Last week, CampusLogic released “Clear Disparity: New Data Adds Consumer Voices to Award Letter Confusion Debate,” a research report around student and parent confusion with financial aid award notifications. This research provides the first large-scale survey data documenting what, precisely, students and parents find unclear about a form that is used by millions of families each year to help determine whether a college may be affordable and how to go about paying for it.
The report confirms what many pundits and policymakers have long suspected: award letter notifications are confusing to a majority of the consumers who must read and act on these letters. The report also shows that confusion isn’t a singular idea. Who finds things unclear and what they report as unclear or confusing depends on a variety of factors, including age, household income and race/ethnicity.
The report also shows that what students and families find confusing is a far cry from what financial aid experts predicted. Which begs the question, why such a gap?
Lots of confusion
Award letter comprehension is key to driving student financial success—a strategic imperative for higher education institutions nationwide. A majority of students and parents reported finding some aspect of award letters unclear. Almost 60 percent of students identified some dollar amount as confusing, and a similar percent of parents expressed confusion with some aspect of the wording or phrasing.
Whether that’s a lot or not remains to be seen as we have no baseline to compare our results against. If asked the question, “Does it “feel” high?” I’d suspect most would say yes. Outside of high school and first-year college students, almost every student looking at an award letter has seen one before. Many students as well as parents have familiarity with other financial documents like mortgages and auto or credit card applications. Throw in the fact that financial literacy has been a growth industry and it becomes clear that something big is still missing from our equations. Consumers are still widely confused.
Clear Disparity helps unpack the “something big” of why people struggle to understand award letter notifications.
The people award letters are intended for seem to understand them least.
From a policy standpoint, a frustrating observation from our survey results is that the people who stand to benefit most from clear award notifications struggle the most. A standout finding in the report: Students and parents from households earning less than $25,000 a year disproportionately struggle to understand concepts like Cost of Attendance, especially compared to those who report earnings of $100,000 to $200,000.
Common sense tells us that lower-income students are more price sensitive, which means if they struggle to understand something like the Total Cost, then they’re at serious risk of not securing all of the resources they’ll need to succeed. Funding shortfalls that go unrealized until late in a semester or late in a program are difficult for most families to cover—often leading to debt with no degree. Students with fewer resources to begin with struggle more to cover the gap.

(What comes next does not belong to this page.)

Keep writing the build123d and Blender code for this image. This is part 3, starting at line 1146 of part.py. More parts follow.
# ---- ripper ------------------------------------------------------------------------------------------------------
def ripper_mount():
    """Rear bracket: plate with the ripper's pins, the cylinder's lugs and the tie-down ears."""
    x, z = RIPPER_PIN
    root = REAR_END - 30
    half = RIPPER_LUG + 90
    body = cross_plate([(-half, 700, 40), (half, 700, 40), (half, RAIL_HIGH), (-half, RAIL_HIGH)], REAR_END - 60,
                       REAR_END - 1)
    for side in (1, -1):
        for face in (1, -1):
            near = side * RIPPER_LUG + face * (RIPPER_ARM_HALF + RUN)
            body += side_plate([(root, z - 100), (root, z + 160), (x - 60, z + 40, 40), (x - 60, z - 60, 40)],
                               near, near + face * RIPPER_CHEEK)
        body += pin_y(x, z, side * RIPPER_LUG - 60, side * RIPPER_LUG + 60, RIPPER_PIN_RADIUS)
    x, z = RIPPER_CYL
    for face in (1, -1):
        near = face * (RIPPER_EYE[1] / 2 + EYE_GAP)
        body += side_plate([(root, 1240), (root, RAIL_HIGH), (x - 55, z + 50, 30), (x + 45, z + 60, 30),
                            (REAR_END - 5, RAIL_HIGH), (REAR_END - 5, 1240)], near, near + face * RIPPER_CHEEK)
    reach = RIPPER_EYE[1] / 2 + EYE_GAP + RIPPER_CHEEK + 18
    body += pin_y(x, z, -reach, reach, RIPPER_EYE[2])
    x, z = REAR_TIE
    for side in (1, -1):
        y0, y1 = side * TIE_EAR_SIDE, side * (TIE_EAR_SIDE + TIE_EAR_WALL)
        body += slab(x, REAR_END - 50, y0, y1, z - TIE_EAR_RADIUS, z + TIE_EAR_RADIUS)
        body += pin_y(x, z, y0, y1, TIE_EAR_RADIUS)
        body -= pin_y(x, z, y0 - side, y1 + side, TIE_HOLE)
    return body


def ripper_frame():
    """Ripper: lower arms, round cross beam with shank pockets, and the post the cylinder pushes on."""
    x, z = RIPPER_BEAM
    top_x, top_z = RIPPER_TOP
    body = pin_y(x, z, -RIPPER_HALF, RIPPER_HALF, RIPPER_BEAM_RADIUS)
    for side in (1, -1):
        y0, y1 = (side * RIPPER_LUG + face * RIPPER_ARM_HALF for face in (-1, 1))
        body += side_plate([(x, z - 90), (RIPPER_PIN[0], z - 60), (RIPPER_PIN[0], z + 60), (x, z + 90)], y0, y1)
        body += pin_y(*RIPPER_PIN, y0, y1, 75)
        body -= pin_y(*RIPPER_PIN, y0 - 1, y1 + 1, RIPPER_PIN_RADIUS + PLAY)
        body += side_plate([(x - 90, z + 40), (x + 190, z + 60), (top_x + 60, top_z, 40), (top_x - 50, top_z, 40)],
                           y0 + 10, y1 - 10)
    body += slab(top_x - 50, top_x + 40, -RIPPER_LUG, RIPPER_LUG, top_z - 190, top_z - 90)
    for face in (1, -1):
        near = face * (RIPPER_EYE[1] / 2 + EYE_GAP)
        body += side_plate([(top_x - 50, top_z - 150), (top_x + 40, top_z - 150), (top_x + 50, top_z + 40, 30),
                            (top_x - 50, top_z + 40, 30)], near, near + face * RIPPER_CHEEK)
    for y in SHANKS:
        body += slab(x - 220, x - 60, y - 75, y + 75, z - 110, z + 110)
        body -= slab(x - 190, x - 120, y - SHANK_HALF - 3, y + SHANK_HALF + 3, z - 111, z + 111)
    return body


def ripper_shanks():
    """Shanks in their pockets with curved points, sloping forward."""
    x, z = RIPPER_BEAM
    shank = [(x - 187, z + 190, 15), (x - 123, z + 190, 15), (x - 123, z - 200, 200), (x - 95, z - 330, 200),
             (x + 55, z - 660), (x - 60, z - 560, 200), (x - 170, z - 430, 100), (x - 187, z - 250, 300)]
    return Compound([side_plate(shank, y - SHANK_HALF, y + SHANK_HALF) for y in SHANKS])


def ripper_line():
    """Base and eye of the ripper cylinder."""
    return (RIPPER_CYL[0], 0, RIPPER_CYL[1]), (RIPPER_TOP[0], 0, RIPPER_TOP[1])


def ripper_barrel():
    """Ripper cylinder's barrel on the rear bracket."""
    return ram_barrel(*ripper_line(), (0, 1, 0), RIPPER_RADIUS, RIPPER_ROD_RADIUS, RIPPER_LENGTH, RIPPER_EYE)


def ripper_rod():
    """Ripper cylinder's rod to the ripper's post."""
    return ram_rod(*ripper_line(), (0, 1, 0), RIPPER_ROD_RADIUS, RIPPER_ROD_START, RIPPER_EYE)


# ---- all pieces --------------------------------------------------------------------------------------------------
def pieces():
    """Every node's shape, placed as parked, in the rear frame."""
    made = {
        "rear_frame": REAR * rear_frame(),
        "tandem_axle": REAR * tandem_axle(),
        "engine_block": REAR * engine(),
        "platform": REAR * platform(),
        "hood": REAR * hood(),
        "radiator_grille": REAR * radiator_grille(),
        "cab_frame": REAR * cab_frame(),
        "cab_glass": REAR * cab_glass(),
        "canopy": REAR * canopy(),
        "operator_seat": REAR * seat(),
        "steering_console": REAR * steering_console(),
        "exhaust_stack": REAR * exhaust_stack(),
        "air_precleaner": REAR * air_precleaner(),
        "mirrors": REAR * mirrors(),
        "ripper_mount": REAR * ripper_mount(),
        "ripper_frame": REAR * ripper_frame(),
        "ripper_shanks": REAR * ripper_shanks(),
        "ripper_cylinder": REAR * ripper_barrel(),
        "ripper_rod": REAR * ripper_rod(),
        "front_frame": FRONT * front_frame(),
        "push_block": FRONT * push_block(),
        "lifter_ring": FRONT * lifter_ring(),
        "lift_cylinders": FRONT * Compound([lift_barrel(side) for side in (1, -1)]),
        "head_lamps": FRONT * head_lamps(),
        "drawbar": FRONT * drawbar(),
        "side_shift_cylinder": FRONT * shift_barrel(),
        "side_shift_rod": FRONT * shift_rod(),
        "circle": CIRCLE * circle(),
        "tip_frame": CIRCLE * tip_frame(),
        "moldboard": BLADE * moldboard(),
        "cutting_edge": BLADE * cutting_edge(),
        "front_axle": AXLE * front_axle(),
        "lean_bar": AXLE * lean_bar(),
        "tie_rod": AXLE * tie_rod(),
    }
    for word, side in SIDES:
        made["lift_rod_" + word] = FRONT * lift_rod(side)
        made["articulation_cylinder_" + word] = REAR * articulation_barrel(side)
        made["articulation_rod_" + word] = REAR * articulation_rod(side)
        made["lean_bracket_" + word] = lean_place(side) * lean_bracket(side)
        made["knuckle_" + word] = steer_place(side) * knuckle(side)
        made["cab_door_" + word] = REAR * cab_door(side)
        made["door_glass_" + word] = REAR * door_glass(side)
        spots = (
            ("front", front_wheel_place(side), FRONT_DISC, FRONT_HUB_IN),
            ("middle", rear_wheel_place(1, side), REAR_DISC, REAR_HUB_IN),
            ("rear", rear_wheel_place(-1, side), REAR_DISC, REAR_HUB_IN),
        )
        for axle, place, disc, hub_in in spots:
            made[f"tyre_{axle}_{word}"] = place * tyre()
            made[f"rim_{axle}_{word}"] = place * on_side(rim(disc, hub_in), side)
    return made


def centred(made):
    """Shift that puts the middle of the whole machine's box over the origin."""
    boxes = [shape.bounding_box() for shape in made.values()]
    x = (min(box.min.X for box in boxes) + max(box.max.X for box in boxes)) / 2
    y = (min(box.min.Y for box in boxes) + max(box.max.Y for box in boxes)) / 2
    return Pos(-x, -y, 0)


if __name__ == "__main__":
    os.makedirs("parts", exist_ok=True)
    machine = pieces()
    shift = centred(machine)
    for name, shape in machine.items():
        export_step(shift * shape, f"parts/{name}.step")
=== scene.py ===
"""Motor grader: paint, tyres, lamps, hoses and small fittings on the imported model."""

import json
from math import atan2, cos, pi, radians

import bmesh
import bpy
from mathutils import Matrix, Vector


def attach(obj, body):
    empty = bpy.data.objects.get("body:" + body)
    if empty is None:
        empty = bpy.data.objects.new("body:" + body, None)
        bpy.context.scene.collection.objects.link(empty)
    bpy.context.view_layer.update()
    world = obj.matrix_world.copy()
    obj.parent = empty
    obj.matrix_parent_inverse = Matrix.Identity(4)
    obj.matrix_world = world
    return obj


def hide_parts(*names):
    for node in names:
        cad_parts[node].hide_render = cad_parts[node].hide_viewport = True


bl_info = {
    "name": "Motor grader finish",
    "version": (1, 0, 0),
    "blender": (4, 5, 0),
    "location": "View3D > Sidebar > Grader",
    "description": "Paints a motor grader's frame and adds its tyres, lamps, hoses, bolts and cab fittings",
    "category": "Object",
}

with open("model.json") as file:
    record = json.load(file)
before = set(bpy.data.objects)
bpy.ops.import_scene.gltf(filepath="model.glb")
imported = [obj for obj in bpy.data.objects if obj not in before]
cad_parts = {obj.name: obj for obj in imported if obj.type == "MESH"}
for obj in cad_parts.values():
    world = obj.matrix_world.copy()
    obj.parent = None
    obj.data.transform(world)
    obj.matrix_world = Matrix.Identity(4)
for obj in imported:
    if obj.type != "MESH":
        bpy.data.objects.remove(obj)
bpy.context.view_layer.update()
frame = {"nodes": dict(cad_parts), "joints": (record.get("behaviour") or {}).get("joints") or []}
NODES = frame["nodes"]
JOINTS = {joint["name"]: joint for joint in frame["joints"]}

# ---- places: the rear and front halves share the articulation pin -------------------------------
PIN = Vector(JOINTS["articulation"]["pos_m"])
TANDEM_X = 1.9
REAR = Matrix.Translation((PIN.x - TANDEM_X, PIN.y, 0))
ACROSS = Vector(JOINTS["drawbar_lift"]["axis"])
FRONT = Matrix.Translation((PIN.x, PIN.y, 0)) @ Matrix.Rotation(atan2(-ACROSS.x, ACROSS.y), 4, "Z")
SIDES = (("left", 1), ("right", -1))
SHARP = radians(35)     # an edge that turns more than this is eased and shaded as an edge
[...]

Confusion is personal and multi-dimensional
Different consumers find different things confusing for different reasons—and that’s important in a world where everyone is talking about ‘standardizing’ information. Whose standard matters? The institutions or the students? Respondents who said, for example, they didn’t understand what a number represented were most likely to select Expected Family Contribution (EFC) or Grants and Scholarships amounts. Yet those who didn’t understand “why” a number was relevant most often selected Cost of Attendance. Traditional-age students more often told us they didn’t understand what a word or term meant while respondents in their 40s were more likely to say they didn’t understand why they needed to know it.
Award letters are sent to students but parents read them as well, bringing a different perspective. Parents often questioned why some things were included and others weren’t. Should schools that cater to a population of predominantly “traditional” students be obligated to report the exact same information in the exact same way as institutions that serve older, or commuter-based, student populations? With evidence in hand to support the idea that confusion is intricately personal, we need more debate around finding a balance between ensuring clarity and presenting relevant information.
Next step: Do more to solve their confusion
The hard truth is that what we’re doing today to minimize confusion just isn’t good enough. We need to think more about the problems that consumers tell us they’re facing, rather than ones we assume they are. We need to think more about how to improve the delivery of financial literacy tools to address the confusion they face. We need to think more about what institutions need to best assist the specific kinds of students they serve.